Overall, the FTSE 100 lost 122.8 points to close at 5,406.8. The Bank of England's decision to keep interest rates at 5 per cent was in line with market expectations and had little impact on the London benchmark. A weak banking sector, with Lloyds TSB down 12.25p at 292.5p, Barclays down 8.75p at 284.5p and HBOS down 2p to 271.5p, also kept the index in the red and helped to offset early strength on Wall Street.

Thomas Cook was yesterday's biggest loser, falling by 9.22 per cent, or 18.65p, to 183.6p as investors ditched consumer-related stocks. Mining shares, meanwhile, rose after recent weakness. Vedanta Resources gained 56p to reach 2,007p and Antofagasta, which was upgraded by Citigroup from "hold" to "buy", rose by 3.5p to 579.5p. "The sector has fallen by more than 20 per cent since it peaked in May and we believe a number of stocks are offering good value," said Citigroup.

Reckitt Benckiser fell by almost 5 per cent, or 129p, to close at 2,520p after Deutsche Bank lowered its target price for the stock from 3,300p to 3,000p in its review of the European household and personal care (HPC) sector. "In January, we noted the disconnect between the HPC sector valuation and likely downward earnings direction," the broker said in a note. "Since then, the HPC stocks have lost 19 per cent, which compares to a 24 per cent drop in the market, said the broker.
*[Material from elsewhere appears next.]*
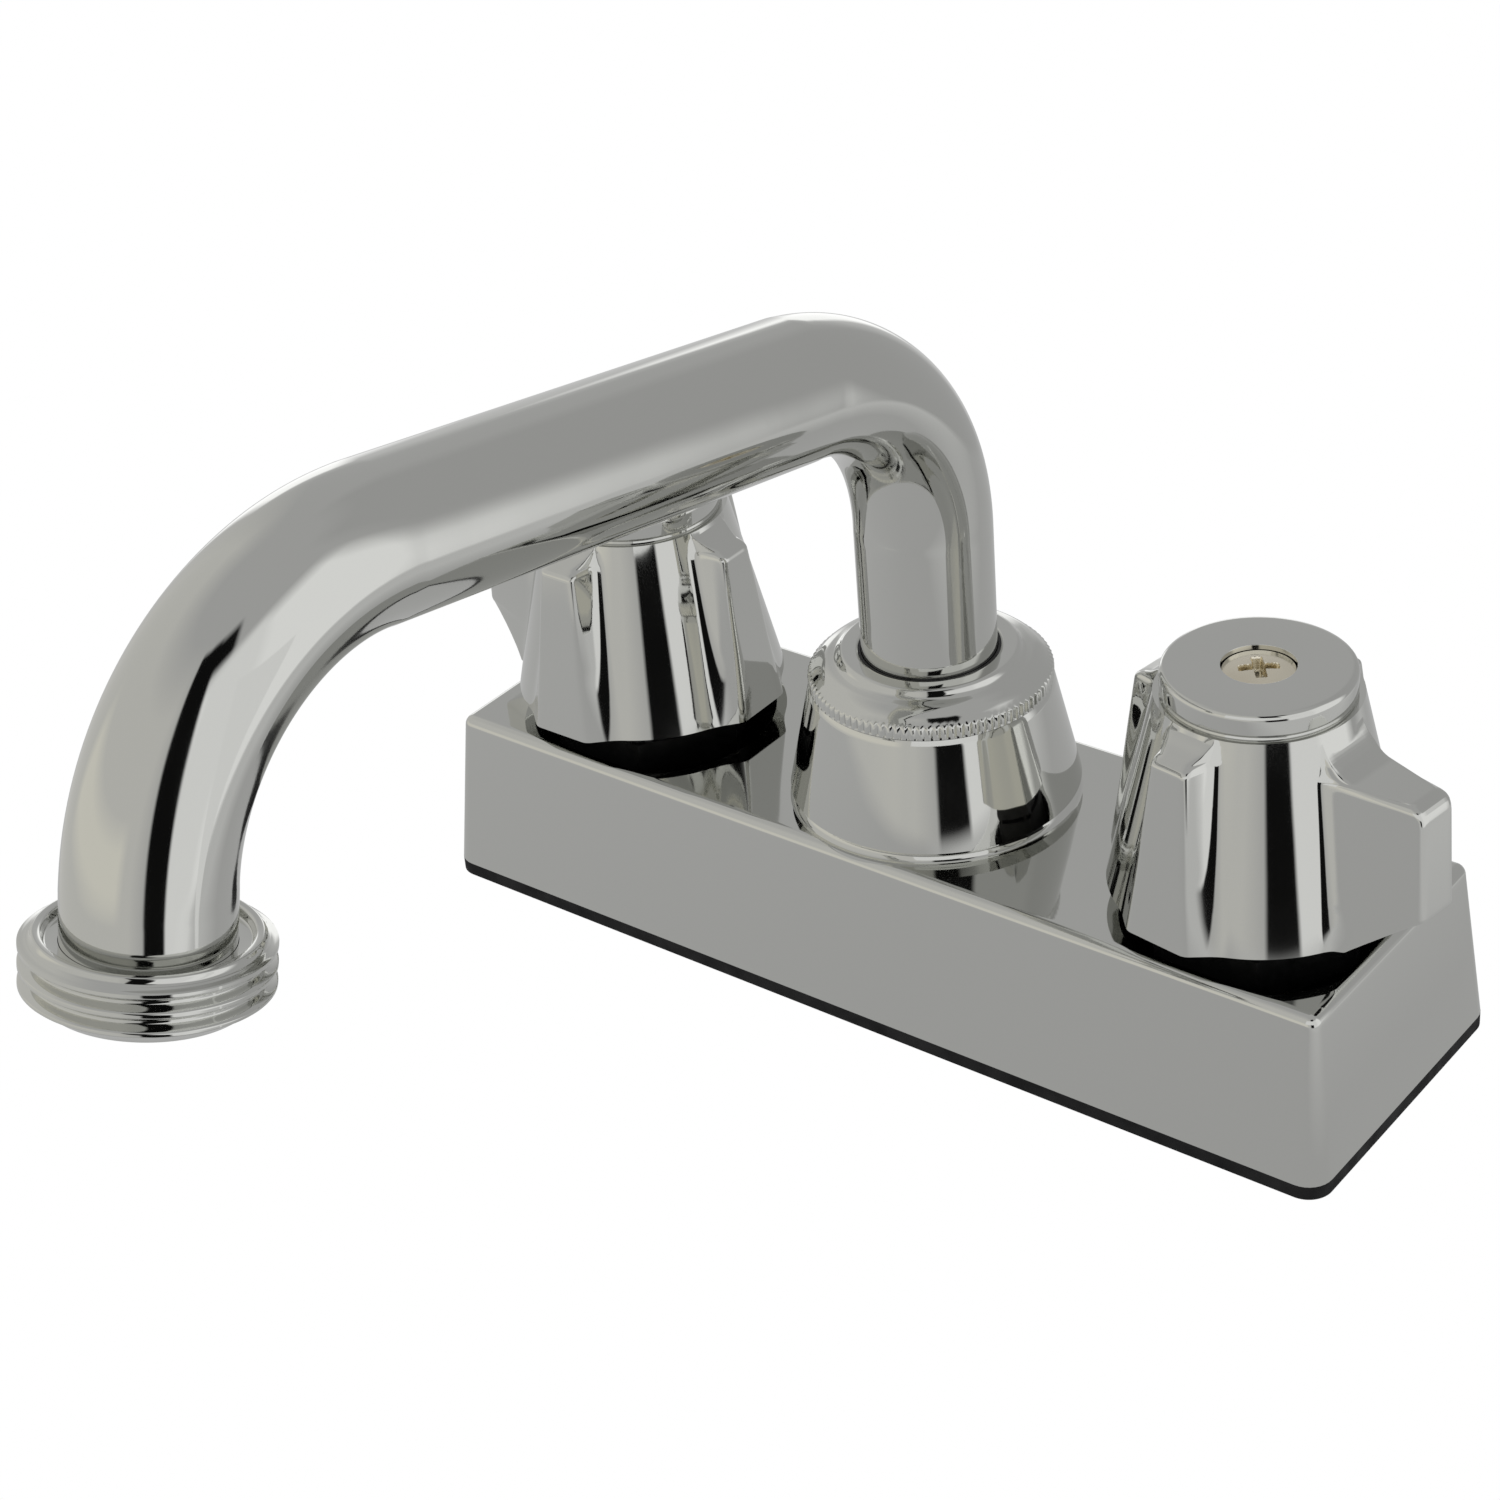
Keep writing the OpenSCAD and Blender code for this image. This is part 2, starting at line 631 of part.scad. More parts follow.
module spout_seal_rings() color([0.08, 0.08, 0.08]) {
    for (z = seal_heights) seal_ring(barrel_bore - fit - spout_seal_d / 2, spout_seal_d, z);
}

// Outlet ring round the tube's end: rolled top edge, groove round the tube and hose-thread crests
module hose_thread_outlet() color([0.80, 0.81, 0.80]) spout_frame() {
    r = hose_d / 2;
    root = r - hose_thread_depth;
    wall_in = tube_r + fit;
    groove_out = wall_in + ring_groove_w;
    crest = 0.3;
    first = 1.4;
    lip = r - lip_in;
    last = first + (hose_crests - 1) * hose_pitch + crest;
    translate([nose_end.x + drop_l * drop_dir.x, 0, nose_end.y + drop_l * drop_dir.y])
        rotate([0, 90 + drop_angle, 0]) rotate_extrude() polygon(concat(
            [[wall_in, ring_groove_h], [groove_out - 0.4, ring_groove_h], [groove_out, 0.25],
                [groove_out + 0.25, 0], [lip - 0.25, 0], [lip, 0.3], [lip + 0.2, first - crest - 0.4]],
            [for (i = [0 : hose_crests - 1], p = [[r, -crest], [r, crest],
                [root, hose_pitch / 2 - 0.2], [root, hose_pitch / 2 + 0.2]])
                if (i < hose_crests - 1 || p.x == r) [p.x, first + i * hose_pitch + p.y]],
            [[root, last + 0.5], [r - mouth_taper, ring_h], [tube_in, ring_h],
                [tube_in, ring_h - lip_back], [wall_in, ring_h - lip_back]]));
}

// Canopy handle: cap and band, conical skirt, lever lobe and three ribs, hollow below with a square socket
module handle(rest) color([0.80, 0.81, 0.80]) rotate([0, 0, rest]) {
    difference() {
        union() {
            difference() {
                union() {
                    loft([for (z = handle_levels) handle_ring(z)]);
                    handle_cap();
                }
                rotate_extrude() polygon([[0, rim_z - 1], [cone_r(rim_z - 1) - handle_wall, rim_z - 1],
                    [cone_r(cavity_top) - handle_wall, cavity_top], [0, cavity_top]]);
            }
            at_z(boss_z) cylinder(r = boss_r, h = cavity_top - boss_z + eps);
        }
        translate([-square_w / 2 - fit, -square_w / 2 - fit, boss_z - 1])
            cube([square_w + 2 * fit, square_w + 2 * fit, square_top - boss_z + 1 + fit]);
        at_z(square_top) cylinder(r = hole_r, h = cap_z);
        at_z(head_z) cylinder(r = head_r + 0.15, h = cap_z);
    }
}

// Flat cap with a rounded edge and a fine step under its band
module handle_cap() {
    step = 0.25;
    rotate_extrude() polygon(concat(
        [[0, band_z - 1], [cap_r - step, band_z - 1], [cap_r - step, band_z + step],
            [cap_r, band_z + 2 * step]],
        [for (a = [0 : 18 : 90]) [cap_r - cap_edge_r * (1 - cos(a)), cap_z - cap_edge_r * (1 - sin(a))]],
        [[0, cap_z]]));
}

// Recessed screw with a low oval head and a cross slot
module handle_screw() color([0.80, 0.76, 0.68]) {
    slot_w = 1.2;
    slot_l = 4.4;
    slot_depth = 1.3;
    head_dome = 0.5;
    difference() {
        union() {
            at_z(head_z) rotate_extrude() polygon(concat([[0, 0], [head_r, 0]],
                [for (i = [0 : 5]) let (a = 18 * i)
                    [head_r * cos(a), mix(screw_head_t - head_dome, screw_head_t, sin(a))]]));
            at_z(head_z - screw_l) cylinder(d = screw_d, h = screw_l + eps);
        }
        for (a = [0, 90]) rotate([0, 0, a])
            translate([-slot_l / 2, -slot_w / 2, head_z + screw_head_t - slot_depth])
                cube([slot_l, slot_w, slot_depth + 1]);
    }
}

// The two tangs by which a stem turns its disc, grown by a clearance all round
module tangs(grow, z, h) {
    for (y = [-1, 1]) translate([-tang_w / 2 - grow, y * tang_y - tang_t / 2 - grow, z])
        cube([tang_w + 2 * grow, tang_t + 2 * grow, h]);
}

// Brass stem: driver with two tangs, round shaft with a seal groove, square end tapped for the screw
module stem(rest) color([0.72, 0.58, 0.30]) rotate([0, 0, rest]) {
    groove_h = 1.3 * stem_seal_d;
    difference() {
        union() {
            at_z(driver_z + fit) cylinder(r = disc_r - 0.2, h = driver_t);
            at_z(driver_z + fit) cylinder(r = stem_r, h = square_z - driver_z);
            translate([-square_w / 2, -square_w / 2, square_z]) cube([square_w, square_w, square_l]);
            tangs(0, driver_z - tang_l, 2);
        }
        tube(stem_r + 1, stem_groove, stem_seal_z - groove_h / 2, stem_seal_z + groove_h / 2);
        at_z(head_z - screw_l - 1) cylinder(r = screw_d / 2 + fit, h = screw_l + 4);
    }
}

stem_seal_z = neck_top + cart_flange_t + 2;

module stem_seal() color([0.08, 0.08, 0.08]) {
    seal_ring(stem_bore - fit - stem_seal_d / 2, stem_seal_d, stem_seal_z);
}

// Ceramic disc that turns with the stem: two cut-away quarters and slots for the stem's tangs
module turning_disc(rest) color([0.93, 0.92, 0.88]) rotate([0, 0, rest]) {
    difference() {
        at_z(turning_z) cylinder(r = disc_r, h = disc_t);
        for (x = [-1, 1]) translate([x * disc_r * 0.56, 0, turning_z - 1])
            cylinder(r = port_r, h = disc_t + 2);
        tangs(fit + 0.05, driver_z - tang_l - 2 * fit, 2 * tang_l);
    }
}

// Ceramic disc that stays still, with the two water ports
module fixed_disc() color([0.93, 0.92, 0.88]) {
    difference() {
        at_z(disc_z) cylinder(r = disc_r, h = disc_t);
        for (y = [-1, 1]) translate([0, y * disc_r / 2, disc_z - 1])
            cylinder(r = port_r, h = disc_t + 2);
    }
}

// Rubber seal under the fixed disc
module seat_seal() color([0.08, 0.08, 0.08]) {
    tube(disc_r, disc_r * 0.8, floor_z, disc_z);
}

// Brass cartridge: barrel with side windows, flange and neck
module cartridge_body() color([0.75, 0.62, 0.35]) {
    window_z = turning_z + 0.6;
    difference() {
        union() {
            at_z(cart_z) cylinder(r = cart_r, h = neck_top - cart_z + eps);
            at_z(neck_top) cylinder(r = cart_flange_r, h = cart_flange_t);
            at_z(neck_top) cylinder(d = cart_neck_d, h = cart_top - neck_top);
        }
        at_z(cart_z - 1) cylinder(r = disc_r + fit, h = driver_top + turn_gap - cart_z + 1);
        at_z(cart_z) cylinder(r = stem_bore, h = cart_top);
        for (x = [-1, 1]) translate([x * cart_r - 3, -3, window_z]) cube([6, 6, driver_top - window_z - 1]);
    }
}

// Hexagon nut that clamps cartridge, body and waterway together
module bonnet_nut() color([0.10, 0.10, 0.10]) {
    lip_z = neck_top + cart_flange_t;
    difference() {
        at_z(top_z) cylinder(r = bonnet_af / 2 / cos(30), h = lip_z + bonnet_lip - top_z, $fn = 6);
        at_z(top_z - 1) cylinder(r = bonnet_bore, h = lip_z - top_z + 1);
        at_z(top_z) cylinder(d = cart_neck_d + 0.4, h = cart_top);
    }
}

// Threaded inlet shank, screwed into the waterway and hanging through the deck.
// It is drawn at its crests, and at the depth of bite where the mounting nut holds it
module inlet_shank() color([0.72, 0.58, 0.30]) {
    difference() {
        tube(shank_d / 2, shank_bore / 2, -shank_l, gasket_t + socket_l);
        tube(shank_d, bite_r, locknut_z, locknut_top);
    }
}

// Mounting nut with a washer face, run up under the deck
module mounting_nut() color([0.72, 0.58, 0.30]) {
    difference() {
        union() {
            at_z(locknut_top - locknut_flange_t) cylinder(d = locknut_flange_d, h = locknut_flange_t);
            at_z(locknut_z) cylinder(r = locknut_af / 2 / cos(30), h = locknut_h + eps, $fn = 6);
        }
        at_z(locknut_z - 1) cylinder(r = bite_r + fit, h = locknut_top - locknut_z + 2);
    }
}

body_shell();
base_gasket();
valve_manifold();
spout_nut();
spout_bushing();
spout_tube();
spout_sleeve();
spout_seal_rings();
hose_thread_outlet();
on_side(-1) handle(hot_rest);  // hot_handle
on_side(-1) handle_screw();  // hot_handle_screw
on_side(-1) stem(hot_rest);  // hot_stem
on_side(-1) stem_seal();  // hot_stem_seal
on_side(-1) turning_disc(hot_rest);  // hot_turning_disc
on_side(-1) fixed_disc();  // hot_fixed_disc
on_side(-1) seat_seal();  // hot_seat_seal
on_side(-1) cartridge_body();  // hot_cartridge_body
on_side(-1) bonnet_nut();  // hot_bonnet_nut
on_side(-1) inlet_shank();  // hot_inlet_shank
on_side(-1) mounting_nut();  // hot_mounting_nut
on_side(1) handle(cold_rest);  // cold_handle
on_side(1) handle_screw();  // cold_handle_screw
on_side(1) stem(cold_rest);  // cold_stem
on_side(1) stem_seal();  // cold_stem_seal
on_side(1) turning_disc(cold_rest);  // cold_turning_disc
on_side(1) fixed_disc();  // cold_fixed_disc
on_side(1) seat_seal();  // cold_seat_seal
on_side(1) cartridge_body();  // cold_cartridge_body
on_side(1) bonnet_nut();  // cold_bonnet_nut
on_side(1) inlet_shank();  // cold_inlet_shank
on_side(1) mounting_nut();  // cold_mounting_nut
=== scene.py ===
# %% [markdown]
# # A laundry tub faucet in chrome
# The faucet stands on a deck on 4 in centres. A bent tube swings over the basin and ends in a
# hose thread, and two canopy handles turn the valves. The CAD frame gives every place and size.
# What shows is made again here as dense smooth surfaces, because chrome is a mirror and a mirror
# shows each facet. The pieces that lie sealed inside stay as the CAD made them.

# %% Load the frame
import json
import math
import bmesh
import bpy
import numpy as np
from mathutils import Matrix

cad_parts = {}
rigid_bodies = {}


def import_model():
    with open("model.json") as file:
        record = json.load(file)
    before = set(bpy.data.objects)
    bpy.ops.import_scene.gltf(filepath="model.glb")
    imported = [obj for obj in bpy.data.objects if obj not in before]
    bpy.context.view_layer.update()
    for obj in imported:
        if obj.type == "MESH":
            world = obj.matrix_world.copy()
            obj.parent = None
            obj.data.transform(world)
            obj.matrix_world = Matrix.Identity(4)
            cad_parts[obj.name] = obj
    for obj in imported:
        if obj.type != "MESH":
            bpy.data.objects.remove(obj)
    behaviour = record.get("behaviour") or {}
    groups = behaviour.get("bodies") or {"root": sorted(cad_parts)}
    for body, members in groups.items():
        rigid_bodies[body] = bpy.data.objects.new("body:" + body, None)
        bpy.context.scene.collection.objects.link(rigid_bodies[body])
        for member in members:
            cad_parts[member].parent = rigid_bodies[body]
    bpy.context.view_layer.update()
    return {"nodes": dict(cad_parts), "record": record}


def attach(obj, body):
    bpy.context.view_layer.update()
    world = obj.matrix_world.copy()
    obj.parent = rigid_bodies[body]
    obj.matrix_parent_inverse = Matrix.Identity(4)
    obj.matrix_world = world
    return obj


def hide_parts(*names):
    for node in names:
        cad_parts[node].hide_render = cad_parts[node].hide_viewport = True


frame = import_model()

MM = 0.001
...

Despite likely strong second-quarter results to come, we have cut forecasts and maintain our negative sector bias."

The FTSE 250 lost 134.7 points to close at 8,519.9. F&C Asset Management slumped by 28.18 per cent, or 38.25p, to 97.5p following reports that the private equity investor Dawnay Day, which owns about 26 per cent of F&C, was selling some of its stake via placing. Traders said a placing by Kaupthing of about 94 million shares at between 105p and 115p each was the most likely.

Elsewhere, shares in the housebuilder Barratt Developments rose by 24 per cent, or 13p, to 67p after it said it had strengthened its financial structure by agreeing a revised covenant package, subject to final documentation. The group also announced 1,200 job cuts and said a £400m debt facility, which was due to be paid next April, had been extended to July 2011. Brokers at Cazenove said that while Barratt's new financing would "steady some nerves", it was still one of the riskier stocks in the sector. They added: "Its forward order book has declined by 50 per cent year-on-year and the group remains extremely operationally and financially geared."

On the AIM market, the café group Coffeeheaven International gained 11.64 per cent, or 4.25p, to close at 40.75p. For some weeks, it has been the subject of bid speculation, although its chairman has denied any approach. Last night, it was reported that a takeover bid for the company – which runs coffee bars in central Europe – was likely to materialise soon, with Whitbread and Starbucks again named as the most likely bidders. By the close of play, Whitbread shares were down 58p at 1,020p.